### MATERIAL PROVIDED:

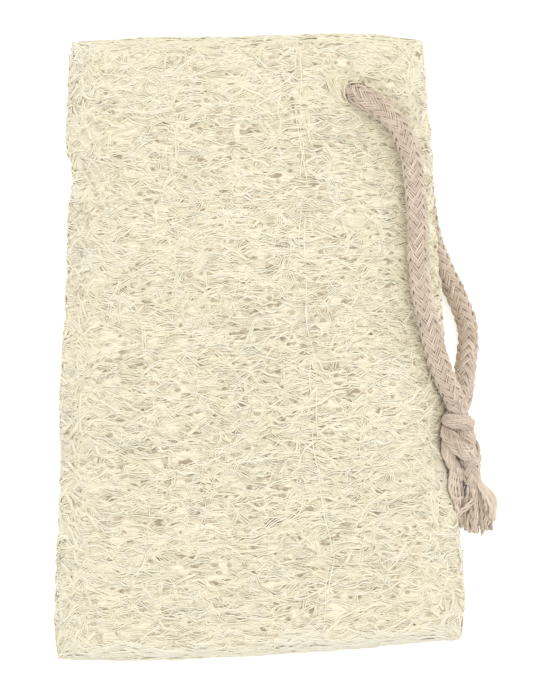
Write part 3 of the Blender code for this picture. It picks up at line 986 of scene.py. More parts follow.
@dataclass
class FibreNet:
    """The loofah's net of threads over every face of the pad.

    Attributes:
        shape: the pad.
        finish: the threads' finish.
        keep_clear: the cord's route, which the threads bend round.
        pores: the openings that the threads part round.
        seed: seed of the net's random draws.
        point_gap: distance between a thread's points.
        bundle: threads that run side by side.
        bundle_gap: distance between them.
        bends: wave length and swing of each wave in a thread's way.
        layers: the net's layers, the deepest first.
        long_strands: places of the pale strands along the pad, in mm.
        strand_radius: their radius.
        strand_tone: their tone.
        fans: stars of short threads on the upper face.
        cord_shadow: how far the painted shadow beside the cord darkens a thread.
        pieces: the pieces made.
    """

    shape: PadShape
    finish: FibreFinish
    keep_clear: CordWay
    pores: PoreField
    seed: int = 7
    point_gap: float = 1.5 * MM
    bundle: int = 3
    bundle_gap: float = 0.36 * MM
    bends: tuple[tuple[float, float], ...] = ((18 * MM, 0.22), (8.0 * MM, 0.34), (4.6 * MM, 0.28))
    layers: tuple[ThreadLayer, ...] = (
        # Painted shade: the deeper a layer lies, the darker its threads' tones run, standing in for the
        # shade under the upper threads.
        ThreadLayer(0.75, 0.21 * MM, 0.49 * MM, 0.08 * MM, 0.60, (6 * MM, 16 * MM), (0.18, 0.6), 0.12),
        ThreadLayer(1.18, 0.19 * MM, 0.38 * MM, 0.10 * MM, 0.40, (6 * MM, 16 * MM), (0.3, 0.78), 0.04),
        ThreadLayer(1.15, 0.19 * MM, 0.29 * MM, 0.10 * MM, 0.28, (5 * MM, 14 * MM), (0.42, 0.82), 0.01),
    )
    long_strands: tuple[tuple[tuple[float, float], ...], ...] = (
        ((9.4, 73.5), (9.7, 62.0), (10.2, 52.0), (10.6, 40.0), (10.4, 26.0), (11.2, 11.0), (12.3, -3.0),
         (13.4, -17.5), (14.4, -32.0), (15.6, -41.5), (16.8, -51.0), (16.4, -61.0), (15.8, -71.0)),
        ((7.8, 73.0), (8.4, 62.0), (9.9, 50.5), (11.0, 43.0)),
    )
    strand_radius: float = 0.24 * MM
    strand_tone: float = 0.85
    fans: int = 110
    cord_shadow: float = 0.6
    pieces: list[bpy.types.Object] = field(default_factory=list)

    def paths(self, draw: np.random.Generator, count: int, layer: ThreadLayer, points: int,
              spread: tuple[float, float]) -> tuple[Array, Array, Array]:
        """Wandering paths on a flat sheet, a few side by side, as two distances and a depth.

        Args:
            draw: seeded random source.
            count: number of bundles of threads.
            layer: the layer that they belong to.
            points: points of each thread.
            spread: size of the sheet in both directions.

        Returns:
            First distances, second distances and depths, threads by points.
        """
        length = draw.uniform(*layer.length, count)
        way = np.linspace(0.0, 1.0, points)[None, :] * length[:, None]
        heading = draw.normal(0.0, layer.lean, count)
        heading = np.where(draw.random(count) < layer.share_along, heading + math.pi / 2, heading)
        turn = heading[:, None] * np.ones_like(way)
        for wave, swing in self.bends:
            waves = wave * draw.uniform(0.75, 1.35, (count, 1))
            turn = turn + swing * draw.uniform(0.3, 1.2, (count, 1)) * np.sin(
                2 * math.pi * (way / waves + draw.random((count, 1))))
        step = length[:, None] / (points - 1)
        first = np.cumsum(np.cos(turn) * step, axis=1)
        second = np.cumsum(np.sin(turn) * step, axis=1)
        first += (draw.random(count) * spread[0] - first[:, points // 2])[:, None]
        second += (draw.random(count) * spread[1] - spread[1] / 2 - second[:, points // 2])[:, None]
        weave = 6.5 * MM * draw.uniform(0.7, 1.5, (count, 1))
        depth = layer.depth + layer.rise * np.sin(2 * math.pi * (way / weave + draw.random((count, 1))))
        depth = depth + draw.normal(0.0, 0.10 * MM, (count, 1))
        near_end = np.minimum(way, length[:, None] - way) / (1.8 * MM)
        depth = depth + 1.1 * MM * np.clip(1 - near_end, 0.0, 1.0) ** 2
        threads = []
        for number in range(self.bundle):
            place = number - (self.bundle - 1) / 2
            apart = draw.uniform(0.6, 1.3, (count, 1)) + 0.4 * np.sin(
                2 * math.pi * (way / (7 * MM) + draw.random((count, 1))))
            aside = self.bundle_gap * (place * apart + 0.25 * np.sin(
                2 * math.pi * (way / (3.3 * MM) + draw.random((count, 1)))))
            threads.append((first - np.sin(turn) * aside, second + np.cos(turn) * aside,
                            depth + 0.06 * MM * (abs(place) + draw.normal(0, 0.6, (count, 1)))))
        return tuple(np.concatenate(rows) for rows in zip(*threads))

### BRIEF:
Give every line of the material again, exactly as it reads.

### RESULT FOR THIS TASK:
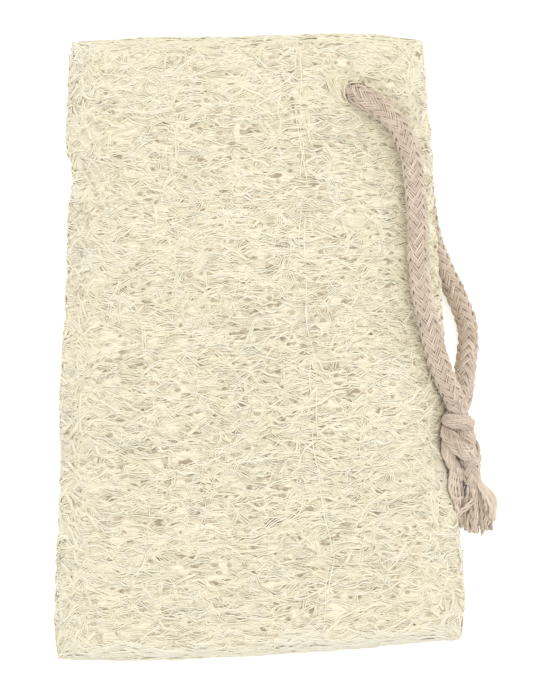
Write part 3 of the Blender code for this picture. It picks up at line 986 of scene.py. More parts follow.
@dataclass
class FibreNet:
    """The loofah's net of threads over every face of the pad.

    Attributes:
        shape: the pad.
        finish: the threads' finish.
        keep_clear: the cord's route, which the threads bend round.
        pores: the openings that the threads part round.
        seed: seed of the net's random draws.
        point_gap: distance between a thread's points.
        bundle: threads that run side by side.
        bundle_gap: distance between them.
        bends: wave length and swing of each wave in a thread's way.
        layers: the net's layers, the deepest first.
        long_strands: places of the pale strands along the pad, in mm.
        strand_radius: their radius.
        strand_tone: their tone.
        fans: stars of short threads on the upper face.
        cord_shadow: how far the painted shadow beside the cord darkens a thread.
        pieces: the pieces made.
    """

    shape: PadShape
    finish: FibreFinish
    keep_clear: CordWay
    pores: PoreField
    seed: int = 7
    point_gap: float = 1.5 * MM
    bundle: int = 3
    bundle_gap: float = 0.36 * MM
    bends: tuple[tuple[float, float], ...] = ((18 * MM, 0.22), (8.0 * MM, 0.34), (4.6 * MM, 0.28))
    layers: tuple[ThreadLayer, ...] = (
        # Painted shade: the deeper a layer lies, the darker its threads' tones run, standing in for the
        # shade under the upper threads.
        ThreadLayer(0.75, 0.21 * MM, 0.49 * MM, 0.08 * MM, 0.60, (6 * MM, 16 * MM), (0.18, 0.6), 0.12),
        ThreadLayer(1.18, 0.19 * MM, 0.38 * MM, 0.10 * MM, 0.40, (6 * MM, 16 * MM), (0.3, 0.78), 0.04),
        ThreadLayer(1.15, 0.19 * MM, 0.29 * MM, 0.10 * MM, 0.28, (5 * MM, 14 * MM), (0.42, 0.82), 0.01),
    )
    long_strands: tuple[tuple[tuple[float, float], ...], ...] = (
        ((9.4, 73.5), (9.7, 62.0), (10.2, 52.0), (10.6, 40.0), (10.4, 26.0), (11.2, 11.0), (12.3, -3.0),
         (13.4, -17.5), (14.4, -32.0), (15.6, -41.5), (16.8, -51.0), (16.4, -61.0), (15.8, -71.0)),
        ((7.8, 73.0), (8.4, 62.0), (9.9, 50.5), (11.0, 43.0)),
    )
    strand_radius: float = 0.24 * MM
    strand_tone: float = 0.85
    fans: int = 110
    cord_shadow: float = 0.6
    pieces: list[bpy.types.Object] = field(default_factory=list)

    def paths(self, draw: np.random.Generator, count: int, layer: ThreadLayer, points: int,
              spread: tuple[float, float]) -> tuple[Array, Array, Array]:
        """Wandering paths on a flat sheet, a few side by side, as two distances and a depth.

        Args:
            draw: seeded random source.
            count: number of bundles of threads.
            layer: the layer that they belong to.
            points: points of each thread.
            spread: size of the sheet in both directions.

        Returns:
            First distances, second distances and depths, threads by points.
        """
        length = draw.uniform(*layer.length, count)
        way = np.linspace(0.0, 1.0, points)[None, :] * length[:, None]
        heading = draw.normal(0.0, layer.lean, count)
        heading = np.where(draw.random(count) < layer.share_along, heading + math.pi / 2, heading)
        turn = heading[:, None] * np.ones_like(way)
        for wave, swing in self.bends:
            waves = wave * draw.uniform(0.75, 1.35, (count, 1))
            turn = turn + swing * draw.uniform(0.3, 1.2, (count, 1)) * np.sin(
                2 * math.pi * (way / waves + draw.random((count, 1))))
        step = length[:, None] / (points - 1)
        first = np.cumsum(np.cos(turn) * step, axis=1)
        second = np.cumsum(np.sin(turn) * step, axis=1)
        first += (draw.random(count) * spread[0] - first[:, points // 2])[:, None]
        second += (draw.random(count) * spread[1] - spread[1] / 2 - second[:, points // 2])[:, None]
        weave = 6.5 * MM * draw.uniform(0.7, 1.5, (count, 1))
        depth = layer.depth + layer.rise * np.sin(2 * math.pi * (way / weave + draw.random((count, 1))))
        depth = depth + draw.normal(0.0, 0.10 * MM, (count, 1))
        near_end = np.minimum(way, length[:, None] - way) / (1.8 * MM)
        depth = depth + 1.1 * MM * np.clip(1 - near_end, 0.0, 1.0) ** 2
        threads = []
        for number in range(self.bundle):
            place = number - (self.bundle - 1) / 2
            apart = draw.uniform(0.6, 1.3, (count, 1)) + 0.4 * np.sin(
                2 * math.pi * (way / (7 * MM) + draw.random((count, 1))))
            aside = self.bundle_gap * (place * apart + 0.25 * np.sin(
                2 * math.pi * (way / (3.3 * MM) + draw.random((count, 1)))))
            threads.append((first - np.sin(turn) * aside, second + np.cos(turn) * aside,
                            depth + 0.06 * MM * (abs(place) + draw.normal(0, 0.6, (count, 1)))))
        return tuple(np.concatenate(rows) for rows in zip(*threads))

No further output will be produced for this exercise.